Trump attorney links FL to efforts to use alternate electors to undermine Biden victory

Trump attorney links FL to efforts to use alternate electors to undermine Biden victory
by Laura Cassels at Florida Phoenix

Amid the partisan turbulence of the 2020 presidential campaign, attorney John Eastman and other strategists for then-President Donald Trump were making plans to help Trump remain in office in case he did not actually win, according to evidence being gathered in Congress.

On Tuesday, Florida burst into that picture with Eastman saying in a video that Florida played a role.

“You [the video’s audience] could also do what the Florida Legislature was prepared to do, which is to adopt a slate of electors yourselves,” Eastman said in the video, played Tuesday during the fourth public hearing of the congressional committee investigating the Jan. 6, 2021, attack on the nation’s Capitol.

The video, dated Dec. 3, 2020, shows Eastman encouraging unidentified Georgia Republicans to ignore Joe Biden’s win in Georgia and cast their state’s electoral ballots for Trump, as Florida legislators were “prepared to do.” The bipartisan investigative committee is publicly presenting its evidence that Trump and his team were orchestrating a coup to keep Trump in the White House regardless of the outcome of the 2020 general election.

In Florida, the Phoenix asked press officers in the state Senate and the House of Representatives whether leaders in their chambers were aware of “discussion by or about any Florida legislators who were prepared to adopt an alternate slate of electors if Biden had won in Florida.”

“Not that I know of,” wrote Senate spokeswoman Katie Betta, in the office of Senate President Wilton Simpson. House spokeswoman Jenna Sarkissian, in Speaker Chris Sprowls’ office, replied, “Echoing Katie’s response on our behalf, too.”

Trump prevailed in Florida, unlike in states such as Pennsylvania, Michigan, Georgia and Arizona where Biden was confirmed the winner after weeks of recounts and court challenges demanded by Trump supporters. Trump lost all of those challenges by failing to produce evidence of significant errors or fraud.

Two days after Election Day, while ballots were still being counted, Gov. Ron DeSantis said on a nationally broadcast Fox talk show that legislators in those contested states were authorized by the U.S. Constitution to cast their electoral ballots for Trump regardless of what state election officials were saying about the votes.

“Under Article 2 of the Constitution, presidential electors are done by legislatures and the schemes they create, and the framework,” DeSantis said when asked by the host for his advice to fellow Republicans.

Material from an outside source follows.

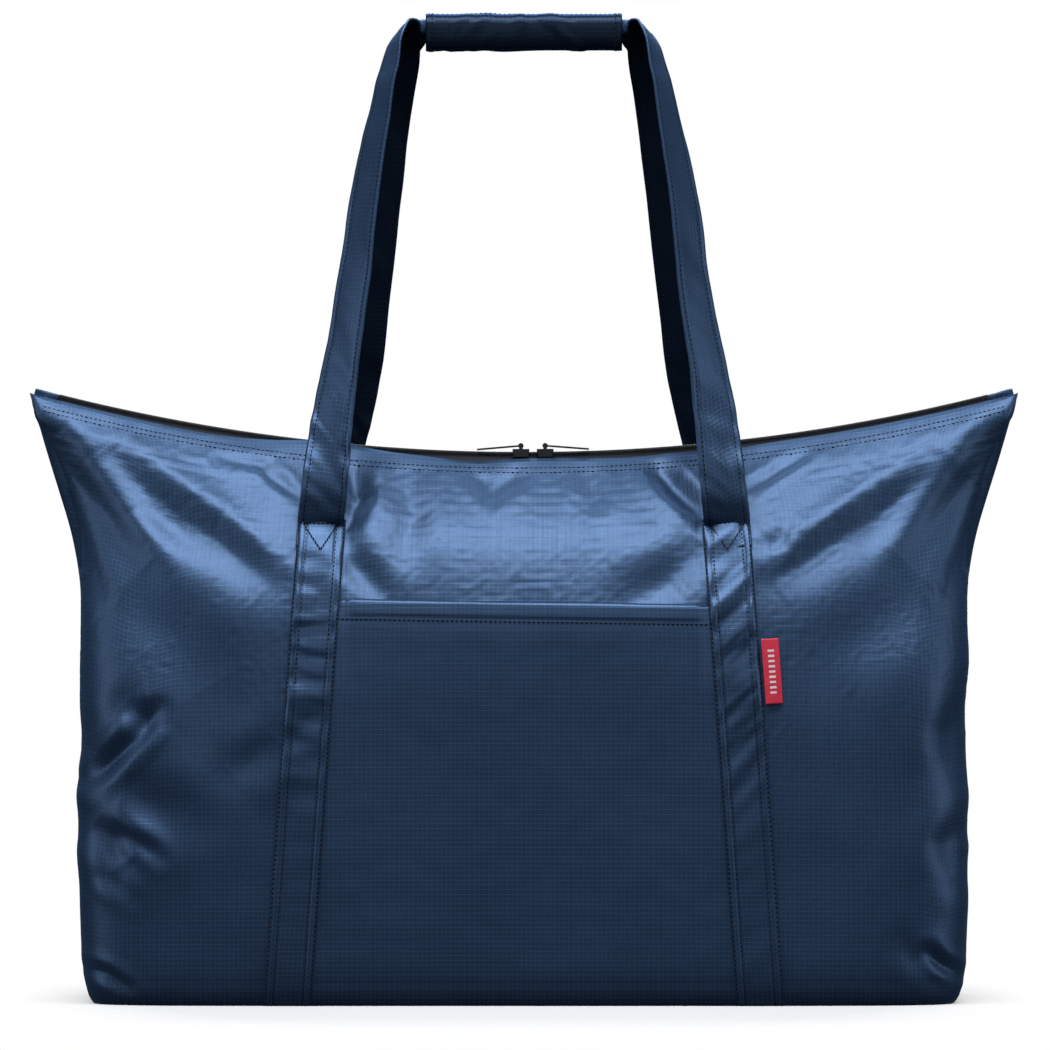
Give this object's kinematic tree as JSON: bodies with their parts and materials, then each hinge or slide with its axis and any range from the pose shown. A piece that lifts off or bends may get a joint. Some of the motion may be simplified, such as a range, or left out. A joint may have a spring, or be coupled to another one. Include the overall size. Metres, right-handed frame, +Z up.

“I would also tell them, if you’re in those states that have Republican legislatures, like Pennsylvania and Michigan, all these places, call your state representatives and your state senators. And if there’s a departure from that, if they’re not following law, if they’re ignoring law, then they [legislatures] can provide remedies as well, so I would exhaust every option to make sure we have a fair count.”

DeSantis added, “I would just urge everyone, donate to the president’s legal relief.”

U.S. Rep. Stephanie Murphy, a Central Florida Democrat serving on the Jan. 6 investigative committee, said in an interview with CNN that testimony Tuesday from elected officials and election workers from both political parties about being harassed and threatened by “Stop the Steal” zealots should change minds.

“It really was a heartbreaking hearing,” she said. “Whether or not anybody in Florida on the Republican side has that touch their conscience and change their mind and their path is for them to decide, between them and their God.”